L’industrie israélienne de la surveillance peut d’ailleurs compter sur l’appui d’une partie des élites politiques françaises, à l’image de Christian Estrosi, vice président de la Région Sud et maire de Nice, qui agit en véritable VRP comme le rappelaient récemment nos camarades de la LDH à Nice. Nice, où dès 2019 la ville déployait les algorithmes d’AnyVision, entreprise israélienne spécialiste de la reconnaissance faciale et active en Palestine, lors d’une expérimentation organisée à l’occasion du Carnaval de Nice.
Enfin et plus largement, les modes opératoires systématisés au Proche-Orient s’institutionnalisent en France.

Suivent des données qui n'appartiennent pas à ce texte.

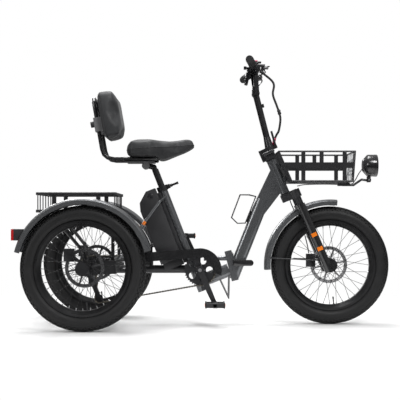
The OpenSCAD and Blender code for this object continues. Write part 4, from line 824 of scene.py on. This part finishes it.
chain_path = (arc(CRANK, RING_R, 90, -98, 40) + arc(TENSION, PULLEY_R, -98, -170, 10)
              + arc(GUIDE, PULLEY_R, 10, 55, 8) + arc(REAR_AXLE, COG_R, -35, -270, 34))
pins = spaced(chain_path, LINK)
plates = []
rollers = []
for i, (a, b) in enumerate(zip(pins, pins[1:] + pins[:1])):
    for s in (-1, 1):
        plates.append(link_plate(a, b, CHAIN_Y + s * (2.9 if i % 2 else 2.1) * MM, 3.9 * MM, 0.7 * MM))
    at = a + Vector((0, CHAIN_Y - 3.3 * MM, 0))
    rollers.append(lathe([(0.0018, 0), (0.0018, 0.0018), (0.0037, 0.0019), (0.0037, 0.0047), (0.0018, 0.0048),
                          (0.0018, 0.0066)], at, (0, 1, 0), 8))
finish_piece(joined("chain_plates", plates), CHAIN_STEEL, "rear_frame", ["chain"])
finish_piece(joined("chain_rollers", rollers), DARK_STEEL, "rear_frame")


# ---- pedals ---------------------------------------------------------------------------------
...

Ainsi de la reconnaissance faciale, utilisée par la police française via le fichier des Traitements des Antécédents Judiciaires (TAJ), dans lequel se trouvent 10 millions de personnes, parfois parce qu’iels ont été simplement témoins (voir la plainte Technopolice contre le TAJ).
Ainsi des drones de la police nationale, qui survolent désormais chaque manifestation et évènement festif sur la place publique en France (à Marseille récemment lors des matchs au Vélodrome, lors du Carnaval de la Plaine, lors de rassemblements, foires et autres marchés) et se déploient au quotidien dans nos quartiers, dans le cadre d’opérations policières anti-drogue censées « restaurer le cadre de vie » comme à La Castellane et à Air Bel ces derniers jours, à l’insu des habitantes et habitants et au bénéfice principal d’un gouvernement avide d’une communication cynique.
Ces modestes rappels sont là pour pour rappeler que, alors que les bombes pleuvent toujours sur Gaza, alors que le gouvernement français s’avère complice de l’État israélien par son laisser-faire diplomatique et son soutien actif à l’industrie de l’armement et de la surveillance, nous sommes solidaires des Palestiniens et Palestiniennes.